Others, while less explicit, have also tried to capture Trump’s appeal to GOP voters. McCormick, who is soon expected to join the Senate race, has lined up some top Trump advisers, including Hope Hicks and immigration hard-liner Stephen Miller, while Oz has echoed the “America First” slogan. There’s no Republican running on an explicitly anti-Trump platform, which appears unviable in a GOP primary.

But while in 2018 the Republican candidates for governor and Senate ran almost exclusively as Trump acolytes, GOP strategists are largely urging a more nuanced approach this time.

Many point to Virginia Gov.-elect Glenn Youngkin, a former businessman who scored a major upset in November. He welcomed Trump’s endorsement and embraced some of Trump’s ideas and political cues, but didn’t fully enmesh himself with the former president, or his slashing style. Youngkin’s focus on issues like school closures and how racism is taught helped retain the massive edge Trump had in rural areas, while also winning back many of the voters who had rejected the GOP in suburbs.

» READ MORE: Pennsylvania Republicans have a path to victory in 2022. Pro-Trump candidates may not follow it.

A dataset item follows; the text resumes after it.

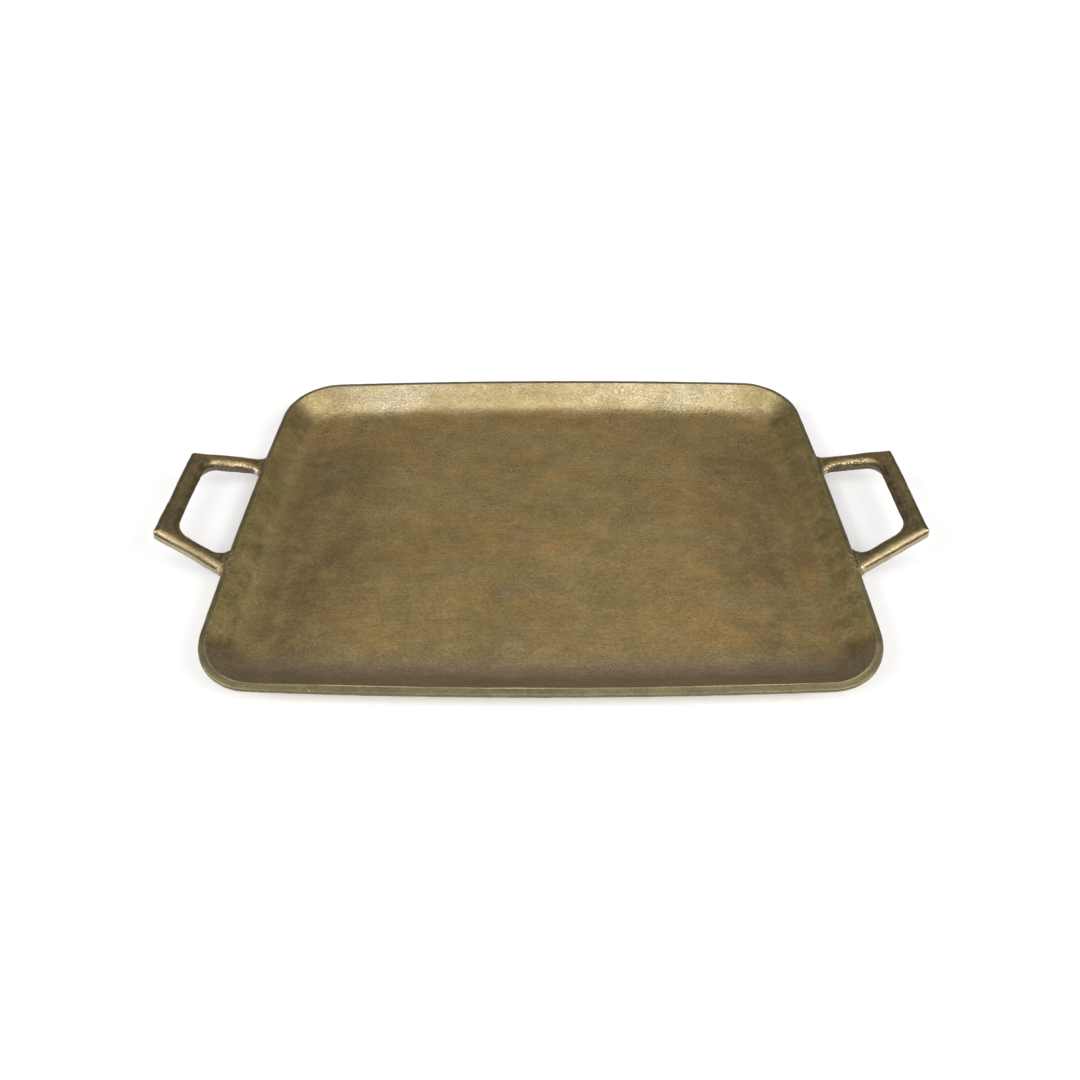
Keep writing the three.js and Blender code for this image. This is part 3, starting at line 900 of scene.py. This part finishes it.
def make_camera():
    data = bpy.data.cameras.new("camera")
    data.sensor_width = 36
    data.lens = CAMERA_LENS
    camera = add_object("camera", data)
    ce, se = math.cos(CAMERA_ELEVATION), math.sin(CAMERA_ELEVATION)
    forward = Vector((math.sin(CAMERA_YAW) * ce, math.cos(CAMERA_YAW) * ce, -se))
    right = Vector((math.cos(CAMERA_YAW), -math.sin(CAMERA_YAW), 0))
    upward = right.cross(forward)
    cr, sr = math.cos(CAMERA_ROLL), math.sin(CAMERA_ROLL)
    right, upward = right * cr + upward * sr, upward * cr - right * sr
    turn = Matrix((right, upward, -forward)).transposed().to_4x4()
    camera.matrix_world = Matrix.Translation(CAMERA_AIM - forward * CAMERA_DISTANCE) @ turn
    bpy.context.scene.camera = camera


def panel_light(name, place, aim, size, power, spread=180):
    """A rectangular soft light at a place, facing along a direction."""
    data = bpy.data.lights.new(name, "AREA")
    data.shape = "RECTANGLE"
    data.size, data.size_y = size
    data.energy = power
    data.spread = math.radians(spread)
    light = add_object(name, data)
    turn = Vector(aim).to_track_quat("-Z", "Y").to_matrix().to_4x4()
    light.matrix_world = Matrix.Translation(place) @ turn


def softbox(name, towards, distance, size, power):
    """A soft light in a direction from the tray, facing it."""
    place = Vector(towards).normalized() * distance
    panel_light(name, place, -place, size, power)


SKY_COLOUR = (1.0, 0.985, 0.96, 1)
SKY_LOW = 0.10
SKY_HIGH = 0.40
SKY_SIDE_LOSS = 0.75
SKY_LEFT = 0.88
SKY_RIGHT = 1.10


def make_world():
    """A grey studio: dim at table height and to the sides, a little darker on the left."""
    world = bpy.data.worlds.new("studio")
    bpy.context.scene.world = world
    world.use_nodes = True
    tree = world.node_tree
    back = tree.nodes["Background"]
    coords = tree.nodes.new("ShaderNodeTexCoord")
    parts = tree.nodes.new("ShaderNodeSeparateXYZ")
    tree.links.new(coords.outputs["Generated"], parts.inputs[0])

    def ramp(value, low, high, to_low, to_high):
        node = tree.nodes.new("ShaderNodeMapRange")
        node.interpolation_type = "SMOOTHSTEP"
        tree.links.new(value, node.inputs["Value"])
        node.inputs["From Min"].default_value = low
        node.inputs["From Max"].default_value = high
        node.inputs["To Min"].default_value = to_low
        node.inputs["To Max"].default_value = to_high
        return node.outputs["Result"]

    def times(a, b):
        node = tree.nodes.new("ShaderNodeMath")
        node.operation = "MULTIPLY"
        tree.links.new(a, node.inputs[0])
        tree.links.new(b, node.inputs[1])
        return node.outputs[0]

    rise = ramp(parts.outputs["Z"], 0.05, 0.60, SKY_LOW, SKY_HIGH)
    lean = ramp(parts.outputs["X"], -0.6, 0.6, SKY_LEFT, SKY_RIGHT)
    squared = times(parts.outputs["X"], parts.outputs["X"])
    aside = ramp(squared, 0.0, 0.55, 1.0, 1.0 - SKY_SIDE_LOSS)
    tree.links.new(times(times(rise, lean), aside), back.inputs["Strength"])
    back.inputs["Color"].default_value = SKY_COLOUR


KEY_SIZE = (1.9, 3.0)
KEY_POWER = 40
SIDE_SIZE = (1.5, 1.5)
SIDE_POWER = 58
WASH_SIZE = (3.2, 0.9)
WASH_POWER = 6
WASH_SPREAD = 66
FLOOR_GLOW = 0.16
FLOOR_GREYS = ((0.86, 0.86, 0.86), (0.88, 0.88, 0.88))
FLOOR_REACH = 5.0


def make_floor():
    """A pale floor that glows a little, so that it stays white beside the tray."""
    m = Nodes("pale_floor")
    m.feed(m.shader.inputs["Emission Color"], (1, 1, 1, 1))
    m.shader.inputs["Emission Strength"].default_value = FLOOR_GLOW
    m.feed(m.shader.inputs["Base Color"], m.mix(m.noise(900, 2, 0.5), *FLOOR_GREYS))
    m.shader.inputs["Roughness"].default_value = 0.9
    edge = FLOOR_REACH
    corners = [(-edge, -edge, 0), (edge, -edge, 0), (edge, edge, 0), (-edge, edge, 0)]
    mesh = bpy.data.meshes.new("floor")
    mesh.from_pydata(corners, [], [(0, 1, 2, 3)])
    mesh.materials.append(m.material)
    add_object("floor", mesh)


def make_studio():
    make_world()
    softbox("key", (0.10, -0.50, 0.86), 3.2, KEY_SIZE, KEY_POWER)
    softbox("side_left", (-1.0, -0.35, 0.75), 3.4, SIDE_SIZE, SIDE_POWER)
    softbox("side_right", (1.0, -0.35, 0.75), 3.4, SIDE_SIZE, SIDE_POWER)
    # a narrow wash straight down on the floor behind the tray, which hardly lights the tray
    panel_light("backdrop_wash", (0, 1.15, 0.8), (0, 0, -1), WASH_SIZE, WASH_POWER, WASH_SPREAD)
    make_floor()
    view = bpy.context.scene.view_settings
    view.view_transform = "Standard"
    view.look = "None"


# ---- putting it together ---------------------------------------------------------------------------
def dress(piece, node, material):
    piece.data.materials.append(material)
    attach(piece, "root")
    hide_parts(node)


FILLER_GRAIN = 0.42 * MM
WELD_START = RIM_LINE + JOINT_LENGTH - 0.5 * MM
WELD_FULL = RIM_LINE + 2 * MM
WELD_SINK = 0.46


def grow_joint(piece):
    """The CAD joint grown over its seams, remeshed and softened like cast filler."""
    grow = piece.modifiers.new("grow", "DISPLACE")
    grow.strength = SEAM_FILL
    grow.mid_level = 0
    remesh = piece.modifiers.new("remesh", "REMESH")
    remesh.mode = "VOXEL"
    remesh.voxel_size = FILLER_GRAIN
    soften = piece.modifiers.new("soften", "SMOOTH")
    soften.iterations = 6
    soften.factor = 0.5
    bpy.context.view_layer.update()
    grown = piece.evaluated_get(bpy.context.evaluated_depsgraph_get())
    piece.data = bpy.data.meshes.new_from_object(grown)
    piece.modifiers.clear()


def point_values(mesh, what):
    """The co or the normal of every point of a mesh, as rows of three."""
    values = np.zeros(len(mesh.vertices) * 3)
    mesh.vertices.foreach_get(what, values)
    return values.reshape(-1, 3)


def make_joint(node, side, seed):
    """A joint that is lumpy braze at the rim and runs smoothly into its arm."""
    piece = add_object(node + "_skin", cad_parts[node].data.copy())
    piece.data.materials.clear()
    grow_joint(piece)
    mesh = piece.data
    points = point_values(mesh, "co")
    normal = point_values(mesh, "normal")
    out, up = from_world(points, side)
    # the filler thins out to nothing where it meets the arm
    weld = smoothstep(WELD_START, WELD_FULL, out)
    push = 0.10 * field(points, 5 * MM, seed, 40) + 0.04 * field(points, 1.8 * MM, seed + 1, 50)
    push = np.clip(push, -0.3, 0.12) * (0.3 + 0.7 * weld) - WELD_SINK * (1 - weld)
    marks = bar_marks(points, normal, up, side)
    marks["weld"] = weld
    marks["far_arm"] = marks["crown"] * (points[:, 1] > 0)
    store_marks(mesh, marks, len(points))
    points += normal * push[:, None] * MM
    mesh.vertices.foreach_set("co", points.ravel())
    mesh.shade_smooth()
    mesh.update()
    return piece


make_camera()
make_studio()
dress(add_object("tray_pan_skin", make_pan()), "tray_pan", pan_material())
bar_brass = handle_material()
braze = joint_material()
for side_name, side, seed in (("left", -1, 40), ("right", 1, 60)):
    node = "handle_" + side_name
    skin = add_object(node + "_skin", make_handle(node + "_skin", side, seed))
    dress(skin, node, bar_brass)
    for place, joint_seed in (("front", seed + 5), ("rear", seed + 8)):
        node = f"joint_{side_name}_{place}"
        dress(make_joint(node, side, joint_seed), node, braze)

“The Youngkin blueprint is one “where we don’t have to bash on Donald Trump, we don’t have to embrace Donald Trump, we don’t have to talk about Donald Trump,” said Sam Chen, a Republican consultant from the Lehigh Valley.

Bartos has explicitly cited Youngkin as a model. His campaign also argues that he has built grassroots support while traveling the state and supporting GOP candidates.

McCormick, chief executive of the world’s largest hedge fund and a former Army Ranger, ticks several biographical boxes for a traditional GOP candidate. Even before formally launching his campaign he has racked up endorsements from several longtime party insiders. But aides argue that with his roots in the small town of Bloomsburg, he can “bridge the divide” between traditional GOP voters and the Trump base, as Youngkin did.

Oz, in contrast to McCormick, is presenting himself as an outsider who brings some of the same personal assets that propelled Trump: He’s a wealthy television celebrity with name recognition and no political experience, a potential benefit in a party whose voters are often skeptical of government, and even their own party’s establishment.

Oz would be the first Muslim senator in U.S. history. Conservative commentator Kathy Barnette, another Senate candidate from Montgomery County, would be the first Black senator from Pennsylvania and either she or Sands could become the first woman from the state to join the chamber.

» READ MORE: Meet Pa.'s 2022 candidates for governor

The GOP gubernatorial field is a sprawling contrast to the one-man Democratic race. The Republican candidates include Barletta; Guy Ciarrocchi, CEO of the Chester County Chamber of Commerce; Jake Corman, the top Republican in the State Senate; Joe Gale, a Montgomery County commissioner; GOP strategist Charlie Gerow; state Sen. Scott Martin (R., Lancaster); former U.S. Attorney Bill McSwain; Allegheny County attorney Jason Richey, and former Delaware County council member Dave White.

Like Mastriano, former U.S. House member Melissa Hart is expected to formally launch her bid in early January, which would make her the only woman in the field.

Republicans widely expect that pack to thin early in the new year, when gubernatorial candidates publicly report their fund-raising and give a clearer picture of who has a chance, and who doesn’t.

An endorsement from the state party could also help provide clarity in either race, though some predict that the GOP may wind up too torn to give anyone the official nod. With so many candidates, some Republicans worry that a candidate with a relatively small but dedicated following could win with just a small percentage of a fractured vote.